TASK –
Each line containing the word "this" needs to be copied.

-- START OF GIVEN DATA --

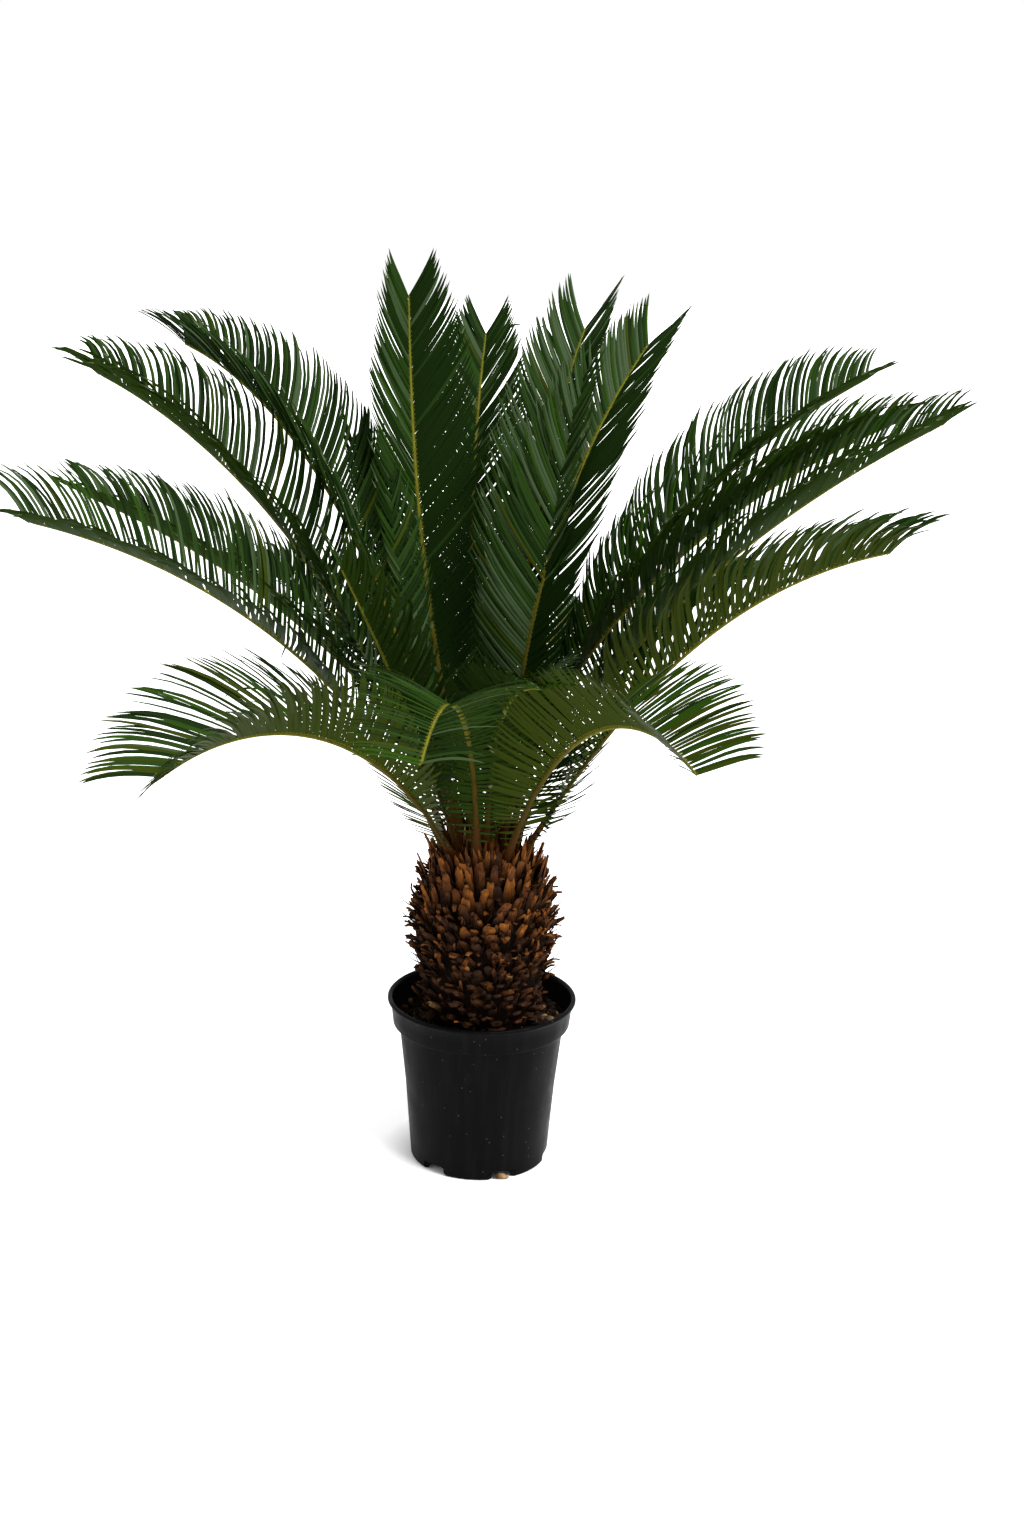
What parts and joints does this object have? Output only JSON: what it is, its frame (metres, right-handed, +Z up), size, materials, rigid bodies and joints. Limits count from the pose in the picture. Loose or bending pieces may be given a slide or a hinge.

-- END OF GIVEN DATA --
-- START OF GIVEN DATA --

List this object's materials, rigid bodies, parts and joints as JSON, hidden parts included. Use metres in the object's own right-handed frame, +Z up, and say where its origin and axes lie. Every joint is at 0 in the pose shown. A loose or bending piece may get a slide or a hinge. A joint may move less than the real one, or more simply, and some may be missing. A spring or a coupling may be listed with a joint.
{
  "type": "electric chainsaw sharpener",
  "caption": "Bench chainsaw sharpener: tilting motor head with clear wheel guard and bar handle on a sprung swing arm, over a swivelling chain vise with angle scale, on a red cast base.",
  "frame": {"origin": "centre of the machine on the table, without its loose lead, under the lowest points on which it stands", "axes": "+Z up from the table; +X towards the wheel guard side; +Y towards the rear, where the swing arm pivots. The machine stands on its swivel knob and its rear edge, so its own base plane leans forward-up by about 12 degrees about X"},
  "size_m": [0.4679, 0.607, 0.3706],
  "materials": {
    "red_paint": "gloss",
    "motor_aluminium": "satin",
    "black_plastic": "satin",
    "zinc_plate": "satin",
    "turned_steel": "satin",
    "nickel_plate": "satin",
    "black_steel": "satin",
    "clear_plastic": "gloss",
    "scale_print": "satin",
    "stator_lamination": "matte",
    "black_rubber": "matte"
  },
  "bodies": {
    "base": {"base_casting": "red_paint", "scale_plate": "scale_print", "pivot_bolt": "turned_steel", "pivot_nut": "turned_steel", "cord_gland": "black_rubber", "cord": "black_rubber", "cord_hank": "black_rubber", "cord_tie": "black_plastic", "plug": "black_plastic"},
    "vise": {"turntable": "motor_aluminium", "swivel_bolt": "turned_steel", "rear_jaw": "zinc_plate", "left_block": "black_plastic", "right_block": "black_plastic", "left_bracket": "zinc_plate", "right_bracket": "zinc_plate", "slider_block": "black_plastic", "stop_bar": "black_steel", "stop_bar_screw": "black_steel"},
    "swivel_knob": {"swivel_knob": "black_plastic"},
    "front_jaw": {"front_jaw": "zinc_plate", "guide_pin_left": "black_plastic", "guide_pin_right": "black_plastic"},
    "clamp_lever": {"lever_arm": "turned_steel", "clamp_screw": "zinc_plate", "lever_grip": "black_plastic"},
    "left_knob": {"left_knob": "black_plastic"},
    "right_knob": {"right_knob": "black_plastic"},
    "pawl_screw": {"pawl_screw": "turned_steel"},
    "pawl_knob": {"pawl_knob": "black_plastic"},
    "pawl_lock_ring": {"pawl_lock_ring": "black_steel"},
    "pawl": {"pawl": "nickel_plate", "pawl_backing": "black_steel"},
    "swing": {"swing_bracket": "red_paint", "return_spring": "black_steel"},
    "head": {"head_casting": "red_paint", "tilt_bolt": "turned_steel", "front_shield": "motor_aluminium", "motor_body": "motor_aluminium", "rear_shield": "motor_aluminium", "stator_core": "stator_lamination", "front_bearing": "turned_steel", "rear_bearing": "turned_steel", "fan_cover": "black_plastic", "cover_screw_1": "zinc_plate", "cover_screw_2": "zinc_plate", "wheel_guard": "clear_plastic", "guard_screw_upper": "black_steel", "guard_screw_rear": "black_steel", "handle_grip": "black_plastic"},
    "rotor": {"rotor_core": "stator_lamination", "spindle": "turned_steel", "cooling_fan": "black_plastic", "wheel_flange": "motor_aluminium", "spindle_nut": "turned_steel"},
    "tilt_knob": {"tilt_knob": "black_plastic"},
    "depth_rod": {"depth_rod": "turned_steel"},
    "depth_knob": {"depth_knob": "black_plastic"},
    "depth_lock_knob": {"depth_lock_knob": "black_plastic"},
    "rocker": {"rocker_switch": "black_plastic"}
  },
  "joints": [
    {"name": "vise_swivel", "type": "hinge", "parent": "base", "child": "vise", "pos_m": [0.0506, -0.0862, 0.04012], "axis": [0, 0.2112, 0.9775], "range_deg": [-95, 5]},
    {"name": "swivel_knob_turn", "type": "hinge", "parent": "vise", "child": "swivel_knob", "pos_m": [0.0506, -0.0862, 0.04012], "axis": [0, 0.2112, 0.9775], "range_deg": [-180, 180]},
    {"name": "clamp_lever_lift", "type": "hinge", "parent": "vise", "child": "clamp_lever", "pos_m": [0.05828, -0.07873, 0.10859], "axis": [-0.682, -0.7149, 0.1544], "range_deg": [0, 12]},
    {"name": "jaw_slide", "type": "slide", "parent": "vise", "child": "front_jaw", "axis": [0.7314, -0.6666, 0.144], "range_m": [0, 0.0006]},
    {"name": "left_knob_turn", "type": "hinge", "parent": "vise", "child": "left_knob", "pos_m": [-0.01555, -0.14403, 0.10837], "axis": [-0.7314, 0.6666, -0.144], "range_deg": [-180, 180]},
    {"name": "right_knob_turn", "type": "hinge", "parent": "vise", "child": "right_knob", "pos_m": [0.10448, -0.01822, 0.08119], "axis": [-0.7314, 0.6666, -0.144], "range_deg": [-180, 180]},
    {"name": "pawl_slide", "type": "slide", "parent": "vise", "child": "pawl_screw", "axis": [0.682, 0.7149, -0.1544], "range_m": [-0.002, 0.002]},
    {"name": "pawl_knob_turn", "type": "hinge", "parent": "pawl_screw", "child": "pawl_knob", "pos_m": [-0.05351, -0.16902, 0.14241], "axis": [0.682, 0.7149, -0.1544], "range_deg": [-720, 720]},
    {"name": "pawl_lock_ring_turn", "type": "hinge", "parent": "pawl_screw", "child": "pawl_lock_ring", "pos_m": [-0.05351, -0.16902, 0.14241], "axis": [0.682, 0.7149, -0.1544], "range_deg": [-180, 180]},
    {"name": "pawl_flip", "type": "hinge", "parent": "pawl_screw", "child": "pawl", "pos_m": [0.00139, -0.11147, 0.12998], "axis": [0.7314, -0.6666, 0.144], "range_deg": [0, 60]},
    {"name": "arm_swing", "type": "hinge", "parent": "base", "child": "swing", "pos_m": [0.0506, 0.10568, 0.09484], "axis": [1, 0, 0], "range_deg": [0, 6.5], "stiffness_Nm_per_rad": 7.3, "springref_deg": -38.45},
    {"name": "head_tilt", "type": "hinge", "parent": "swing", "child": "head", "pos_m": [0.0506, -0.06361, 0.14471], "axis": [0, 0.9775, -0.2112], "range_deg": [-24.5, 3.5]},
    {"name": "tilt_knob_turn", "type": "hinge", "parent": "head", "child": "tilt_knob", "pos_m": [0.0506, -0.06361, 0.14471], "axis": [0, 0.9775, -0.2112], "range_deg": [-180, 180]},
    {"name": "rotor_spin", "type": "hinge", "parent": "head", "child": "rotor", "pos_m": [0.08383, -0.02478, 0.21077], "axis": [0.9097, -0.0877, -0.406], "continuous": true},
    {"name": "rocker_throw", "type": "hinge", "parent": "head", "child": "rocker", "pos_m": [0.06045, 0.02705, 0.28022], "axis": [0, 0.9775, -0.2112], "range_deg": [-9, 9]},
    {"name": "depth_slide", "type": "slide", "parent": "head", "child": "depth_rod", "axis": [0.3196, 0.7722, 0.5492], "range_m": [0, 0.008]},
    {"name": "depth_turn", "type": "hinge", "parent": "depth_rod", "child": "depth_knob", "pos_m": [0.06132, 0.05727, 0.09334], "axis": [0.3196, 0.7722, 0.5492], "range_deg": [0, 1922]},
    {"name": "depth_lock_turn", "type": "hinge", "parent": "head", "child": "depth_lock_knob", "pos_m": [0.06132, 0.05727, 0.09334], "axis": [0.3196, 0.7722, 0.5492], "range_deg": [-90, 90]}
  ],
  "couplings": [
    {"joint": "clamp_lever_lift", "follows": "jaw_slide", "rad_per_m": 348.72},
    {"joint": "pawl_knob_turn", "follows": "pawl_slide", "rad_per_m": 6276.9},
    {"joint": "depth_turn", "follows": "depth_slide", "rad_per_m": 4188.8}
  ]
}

-- END OF GIVEN DATA --

EXERCISE ANSWER –
What parts and joints does this object have? Output only JSON: what it is, its frame (metres, right-handed, +Z up), size, materials, rigid bodies and joints. Limits count from the pose in the picture. Loose or bending pieces may be given a slide or a hinge.
List this object's materials, rigid bodies, parts and joints as JSON, hidden parts included. Use metres in the object's own right-handed frame, +Z up, and say where its origin and axes lie. Every joint is at 0 in the pose shown. A loose or bending piece may get a slide or a hinge. A joint may move less than the real one, or more simply, and some may be missing. A spring or a coupling may be listed with a joint.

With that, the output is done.